* Recorded information *
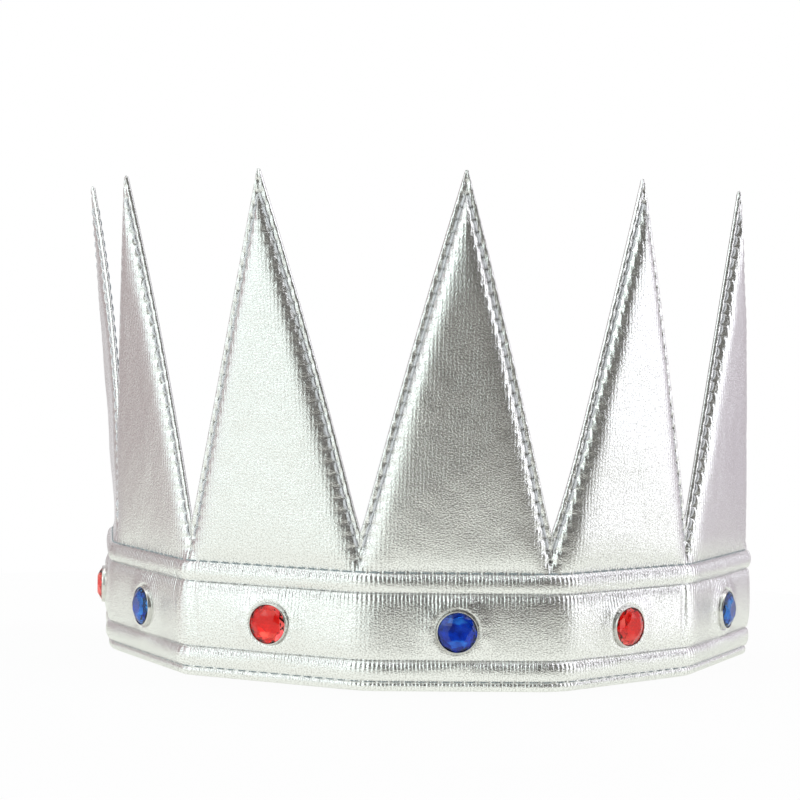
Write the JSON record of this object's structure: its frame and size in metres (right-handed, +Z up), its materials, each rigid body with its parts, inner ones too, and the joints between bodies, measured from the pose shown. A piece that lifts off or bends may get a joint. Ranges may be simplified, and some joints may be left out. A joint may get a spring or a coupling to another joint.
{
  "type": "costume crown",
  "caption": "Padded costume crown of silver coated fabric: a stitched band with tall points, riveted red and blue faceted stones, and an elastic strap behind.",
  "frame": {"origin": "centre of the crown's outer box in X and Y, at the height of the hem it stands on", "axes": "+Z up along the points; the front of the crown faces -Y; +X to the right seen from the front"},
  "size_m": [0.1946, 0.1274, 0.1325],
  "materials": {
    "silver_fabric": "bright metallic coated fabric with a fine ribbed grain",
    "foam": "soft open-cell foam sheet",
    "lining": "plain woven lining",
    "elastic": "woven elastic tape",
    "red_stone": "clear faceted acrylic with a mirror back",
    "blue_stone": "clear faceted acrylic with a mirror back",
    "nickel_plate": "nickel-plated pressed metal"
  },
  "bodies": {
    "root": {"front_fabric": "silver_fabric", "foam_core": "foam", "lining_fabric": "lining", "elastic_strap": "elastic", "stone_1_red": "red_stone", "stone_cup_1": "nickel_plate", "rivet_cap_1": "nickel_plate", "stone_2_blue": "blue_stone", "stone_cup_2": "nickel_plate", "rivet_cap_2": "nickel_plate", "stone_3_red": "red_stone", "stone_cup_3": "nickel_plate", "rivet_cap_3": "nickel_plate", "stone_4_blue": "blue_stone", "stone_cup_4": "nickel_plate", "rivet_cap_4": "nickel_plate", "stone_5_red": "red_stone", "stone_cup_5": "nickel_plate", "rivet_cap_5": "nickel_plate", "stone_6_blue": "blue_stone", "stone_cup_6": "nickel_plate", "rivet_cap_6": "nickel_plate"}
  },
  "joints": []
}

* Aim of the exercise *
Return the listing above word for word.

* Full output *
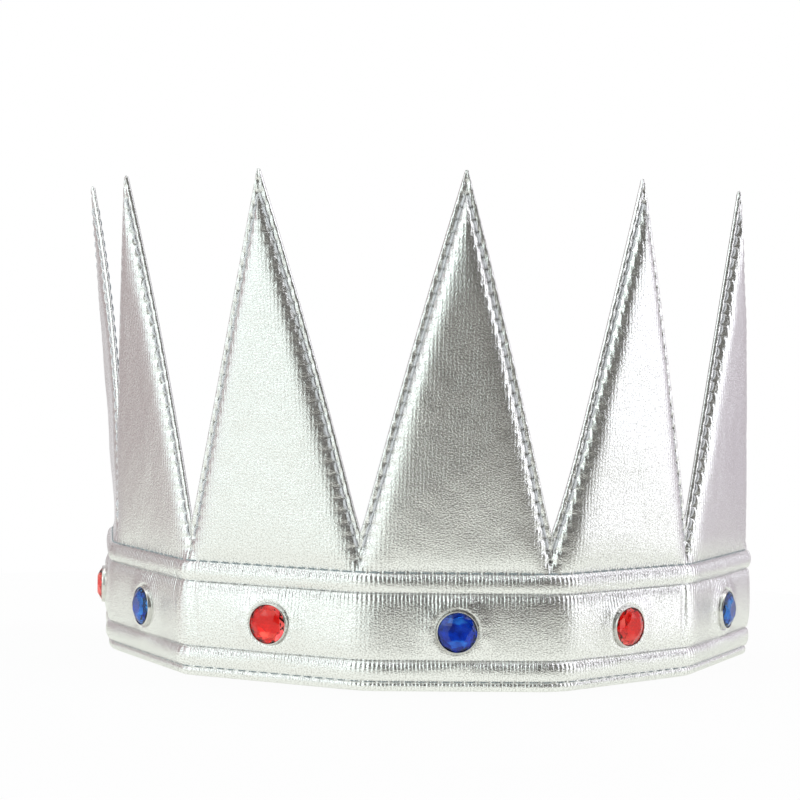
Write the JSON record of this object's structure: its frame and size in metres (right-handed, +Z up), its materials, each rigid body with its parts, inner ones too, and the joints between bodies, measured from the pose shown. A piece that lifts off or bends may get a joint. Ranges may be simplified, and some joints may be left out. A joint may get a spring or a coupling to another joint.
{
  "type": "costume crown",
  "caption": "Padded costume crown of silver coated fabric: a stitched band with tall points, riveted red and blue faceted stones, and an elastic strap behind.",
  "frame": {"origin": "centre of the crown's outer box in X and Y, at the height of the hem it stands on", "axes": "+Z up along the points; the front of the crown faces -Y; +X to the right seen from the front"},
  "size_m": [0.1946, 0.1274, 0.1325],
  "materials": {
    "silver_fabric": "bright metallic coated fabric with a fine ribbed grain",
    "foam": "soft open-cell foam sheet",
    "lining": "plain woven lining",
    "elastic": "woven elastic tape",
    "red_stone": "clear faceted acrylic with a mirror back",
    "blue_stone": "clear faceted acrylic with a mirror back",
    "nickel_plate": "nickel-plated pressed metal"
  },
  "bodies": {
    "root": {"front_fabric": "silver_fabric", "foam_core": "foam", "lining_fabric": "lining", "elastic_strap": "elastic", "stone_1_red": "red_stone", "stone_cup_1": "nickel_plate", "rivet_cap_1": "nickel_plate", "stone_2_blue": "blue_stone", "stone_cup_2": "nickel_plate", "rivet_cap_2": "nickel_plate", "stone_3_red": "red_stone", "stone_cup_3": "nickel_plate", "rivet_cap_3": "nickel_plate", "stone_4_blue": "blue_stone", "stone_cup_4": "nickel_plate", "rivet_cap_4": "nickel_plate", "stone_5_red": "red_stone", "stone_cup_5": "nickel_plate", "rivet_cap_5": "nickel_plate", "stone_6_blue": "blue_stone", "stone_cup_6": "nickel_plate", "rivet_cap_6": "nickel_plate"}
  },
  "joints": []
}